A campaign draft is created, tagged by location and channel, and routed automatically to the right reviewer.

This helps when approval delays are a bigger bottleneck than creative production.

2. Location-page update workflows

When hours, services, offers, or messaging need updates across many markets, a structured workflow can queue edits, assign review, and publish in a consistent order.

This is especially useful when central teams need visibility but local teams own part of the detail.
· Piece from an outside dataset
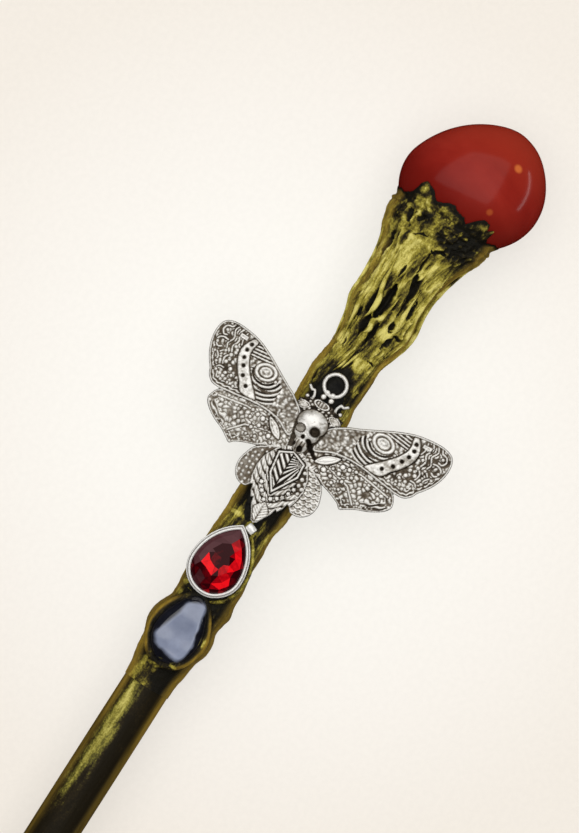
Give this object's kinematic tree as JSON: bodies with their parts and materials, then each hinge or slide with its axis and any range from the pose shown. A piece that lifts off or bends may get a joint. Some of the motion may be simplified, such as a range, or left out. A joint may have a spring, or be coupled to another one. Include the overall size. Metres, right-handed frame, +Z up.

3. Weekly exception reporting

Instead of sending everyone a huge dashboard, an automated summary can flag:

  • locations with declining conversion rate
  • late approvals
  • missing assets
  • unusual lead-quality shifts
  • markets with repeated workflow failures

That creates a cleaner operating rhythm.

4. Lead triage and routing

A distributed brand can route incoming leads based on geography, service line, urgency, or business unit so follow-up starts in the right place.

5. Local offer assembly

Approved copy blocks, legal language, pricing notes, and location-specific details can be assembled into ads or landing page drafts without forcing every location to start from zero.

6. Review and reputation follow-up

A workflow can trigger outreach after a completed job or appointment, while preserving guardrails around tone, timing, and escalation if the customer had a poor experience.

7. Rollout status tracking

As new campaigns, tools, or content programs expand market by market, automation can track which locations are live, which are blocked, and which need support before the next wave goes out.

What these examples have in common

They all reduce repeat administrative work.

They also preserve a clear answer to three questions:

  • who owns the workflow
  • what happens when the normal path does not fit
  • where someone can inspect what actually happened

That is why these examples pair well with AI Change Management for Multi-Location Marketing Teams and AI Marketing Platform Rollout Mistakes for Multi-Location Businesses.

Build the first automation workflows that actually reduce operational drag

Bottom line

The best multi-location automation examples do not replace operators.

They give operators cleaner routing, fewer handoff mistakes, and a more reliable way to scale recurring work without rebuilding the process from scratch in every market.